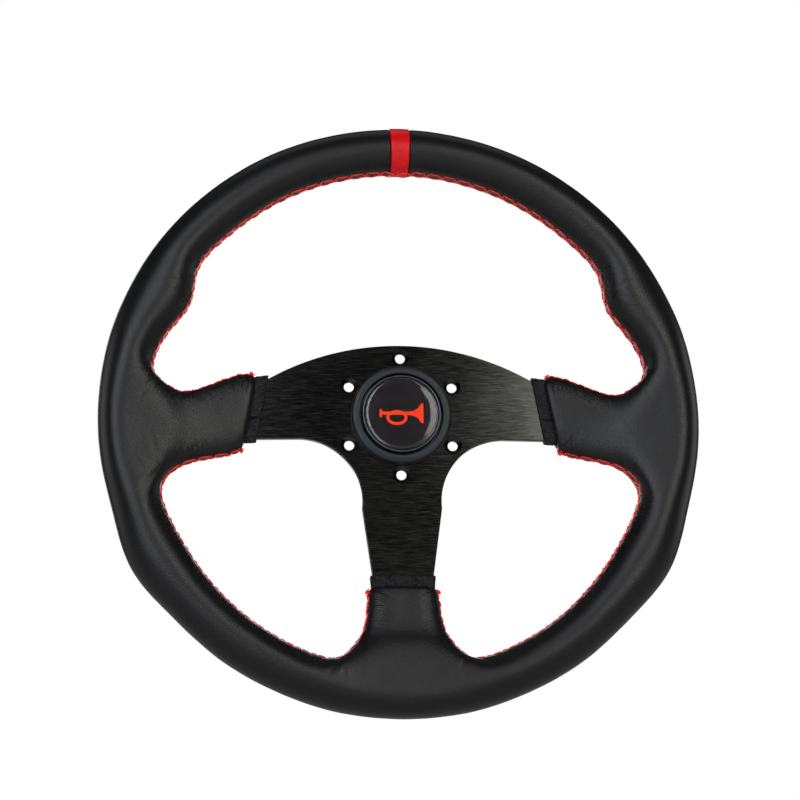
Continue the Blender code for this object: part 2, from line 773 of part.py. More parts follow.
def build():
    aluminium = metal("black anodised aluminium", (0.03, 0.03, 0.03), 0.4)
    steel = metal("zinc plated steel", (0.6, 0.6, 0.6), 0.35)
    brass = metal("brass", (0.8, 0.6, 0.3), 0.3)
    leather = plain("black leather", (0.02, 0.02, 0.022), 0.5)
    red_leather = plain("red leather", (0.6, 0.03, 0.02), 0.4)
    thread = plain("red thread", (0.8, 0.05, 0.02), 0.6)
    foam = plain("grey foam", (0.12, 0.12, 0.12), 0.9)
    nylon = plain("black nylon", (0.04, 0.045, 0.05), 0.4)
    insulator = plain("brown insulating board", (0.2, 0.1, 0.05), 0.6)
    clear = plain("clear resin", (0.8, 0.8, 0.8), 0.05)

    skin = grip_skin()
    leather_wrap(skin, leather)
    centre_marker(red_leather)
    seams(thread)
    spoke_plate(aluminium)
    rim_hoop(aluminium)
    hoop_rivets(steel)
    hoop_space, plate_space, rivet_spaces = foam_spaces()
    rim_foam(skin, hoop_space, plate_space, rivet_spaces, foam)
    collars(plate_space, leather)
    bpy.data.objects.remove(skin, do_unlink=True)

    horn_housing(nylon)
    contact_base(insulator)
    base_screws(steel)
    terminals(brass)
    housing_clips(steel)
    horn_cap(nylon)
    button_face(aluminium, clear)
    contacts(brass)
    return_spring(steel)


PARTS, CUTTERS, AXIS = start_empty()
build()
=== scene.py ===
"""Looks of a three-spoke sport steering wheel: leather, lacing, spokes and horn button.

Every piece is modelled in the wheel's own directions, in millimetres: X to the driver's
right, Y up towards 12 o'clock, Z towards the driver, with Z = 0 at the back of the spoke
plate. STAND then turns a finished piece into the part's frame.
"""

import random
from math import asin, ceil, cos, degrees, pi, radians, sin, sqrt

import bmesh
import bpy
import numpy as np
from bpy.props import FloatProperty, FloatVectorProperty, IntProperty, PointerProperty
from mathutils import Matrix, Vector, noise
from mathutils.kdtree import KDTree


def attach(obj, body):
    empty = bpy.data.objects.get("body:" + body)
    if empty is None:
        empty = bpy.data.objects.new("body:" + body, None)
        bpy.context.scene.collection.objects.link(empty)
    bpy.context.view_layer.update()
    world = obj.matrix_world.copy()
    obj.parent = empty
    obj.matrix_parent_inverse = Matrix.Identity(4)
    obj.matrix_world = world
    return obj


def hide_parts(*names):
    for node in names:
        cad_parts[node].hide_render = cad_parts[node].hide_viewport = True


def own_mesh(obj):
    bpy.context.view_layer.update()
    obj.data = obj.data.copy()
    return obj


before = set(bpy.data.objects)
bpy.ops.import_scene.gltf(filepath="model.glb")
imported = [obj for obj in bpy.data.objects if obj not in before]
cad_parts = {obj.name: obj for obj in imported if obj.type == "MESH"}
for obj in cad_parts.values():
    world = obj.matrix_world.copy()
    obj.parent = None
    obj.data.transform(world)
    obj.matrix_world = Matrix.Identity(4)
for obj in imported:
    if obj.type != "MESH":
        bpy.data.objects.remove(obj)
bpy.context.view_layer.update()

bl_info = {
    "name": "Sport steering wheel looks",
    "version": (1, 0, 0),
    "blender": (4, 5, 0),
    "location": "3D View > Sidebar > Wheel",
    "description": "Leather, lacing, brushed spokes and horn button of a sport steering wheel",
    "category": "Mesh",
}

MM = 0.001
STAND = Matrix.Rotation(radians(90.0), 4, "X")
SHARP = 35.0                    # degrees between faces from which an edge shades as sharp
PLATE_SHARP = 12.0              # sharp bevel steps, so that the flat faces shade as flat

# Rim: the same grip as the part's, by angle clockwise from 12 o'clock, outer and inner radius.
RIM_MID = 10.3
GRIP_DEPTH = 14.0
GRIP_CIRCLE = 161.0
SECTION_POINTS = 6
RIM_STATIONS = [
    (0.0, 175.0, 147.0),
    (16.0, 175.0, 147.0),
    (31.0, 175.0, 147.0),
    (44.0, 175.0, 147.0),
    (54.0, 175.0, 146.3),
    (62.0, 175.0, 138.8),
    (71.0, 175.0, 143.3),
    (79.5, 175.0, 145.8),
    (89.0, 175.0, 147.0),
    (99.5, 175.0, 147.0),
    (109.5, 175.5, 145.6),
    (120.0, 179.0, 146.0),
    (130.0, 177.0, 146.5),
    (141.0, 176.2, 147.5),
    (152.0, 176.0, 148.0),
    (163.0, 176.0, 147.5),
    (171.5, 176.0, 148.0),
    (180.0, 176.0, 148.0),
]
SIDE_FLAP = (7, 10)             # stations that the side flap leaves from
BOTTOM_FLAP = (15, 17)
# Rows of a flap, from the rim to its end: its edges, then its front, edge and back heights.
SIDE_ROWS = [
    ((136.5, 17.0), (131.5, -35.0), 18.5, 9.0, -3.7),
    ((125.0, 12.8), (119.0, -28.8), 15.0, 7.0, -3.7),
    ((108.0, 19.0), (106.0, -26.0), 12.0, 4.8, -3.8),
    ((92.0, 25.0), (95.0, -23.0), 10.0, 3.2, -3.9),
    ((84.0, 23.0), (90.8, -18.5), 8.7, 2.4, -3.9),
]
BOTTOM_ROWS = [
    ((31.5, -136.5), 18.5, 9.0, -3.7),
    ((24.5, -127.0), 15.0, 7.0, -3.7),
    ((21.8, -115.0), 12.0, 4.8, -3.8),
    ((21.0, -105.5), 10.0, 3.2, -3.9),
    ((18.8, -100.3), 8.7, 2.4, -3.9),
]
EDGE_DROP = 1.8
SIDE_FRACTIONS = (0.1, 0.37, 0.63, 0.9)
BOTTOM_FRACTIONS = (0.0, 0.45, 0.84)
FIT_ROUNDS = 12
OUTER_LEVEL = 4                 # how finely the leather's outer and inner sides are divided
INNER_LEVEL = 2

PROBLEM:
Everything from the line containing "horn_housing(nylon)" down to the line containing "obj.matrix_world = Matrix.Identity(4)" should be repeated exactly, with both end lines kept and no other lines added.

THE REPLY:
    horn_housing(nylon)
    contact_base(insulator)
    base_screws(steel)
    terminals(brass)
    housing_clips(steel)
    horn_cap(nylon)
    button_face(aluminium, clear)
    contacts(brass)
    return_spring(steel)


PARTS, CUTTERS, AXIS = start_empty()
build()
=== scene.py ===
"""Looks of a three-spoke sport steering wheel: leather, lacing, spokes and horn button.

Every piece is modelled in the wheel's own directions, in millimetres: X to the driver's
right, Y up towards 12 o'clock, Z towards the driver, with Z = 0 at the back of the spoke
plate. STAND then turns a finished piece into the part's frame.
"""

import random
from math import asin, ceil, cos, degrees, pi, radians, sin, sqrt

import bmesh
import bpy
import numpy as np
from bpy.props import FloatProperty, FloatVectorProperty, IntProperty, PointerProperty
from mathutils import Matrix, Vector, noise
from mathutils.kdtree import KDTree


def attach(obj, body):
    empty = bpy.data.objects.get("body:" + body)
    if empty is None:
        empty = bpy.data.objects.new("body:" + body, None)
        bpy.context.scene.collection.objects.link(empty)
    bpy.context.view_layer.update()
    world = obj.matrix_world.copy()
    obj.parent = empty
    obj.matrix_parent_inverse = Matrix.Identity(4)
    obj.matrix_world = world
    return obj


def hide_parts(*names):
    for node in names:
        cad_parts[node].hide_render = cad_parts[node].hide_viewport = True


def own_mesh(obj):
    bpy.context.view_layer.update()
    obj.data = obj.data.copy()
    return obj


before = set(bpy.data.objects)
bpy.ops.import_scene.gltf(filepath="model.glb")
imported = [obj for obj in bpy.data.objects if obj not in before]
cad_parts = {obj.name: obj for obj in imported if obj.type == "MESH"}
for obj in cad_parts.values():
    world = obj.matrix_world.copy()
    obj.parent = None
    obj.data.transform(world)
    obj.matrix_world = Matrix.Identity(4)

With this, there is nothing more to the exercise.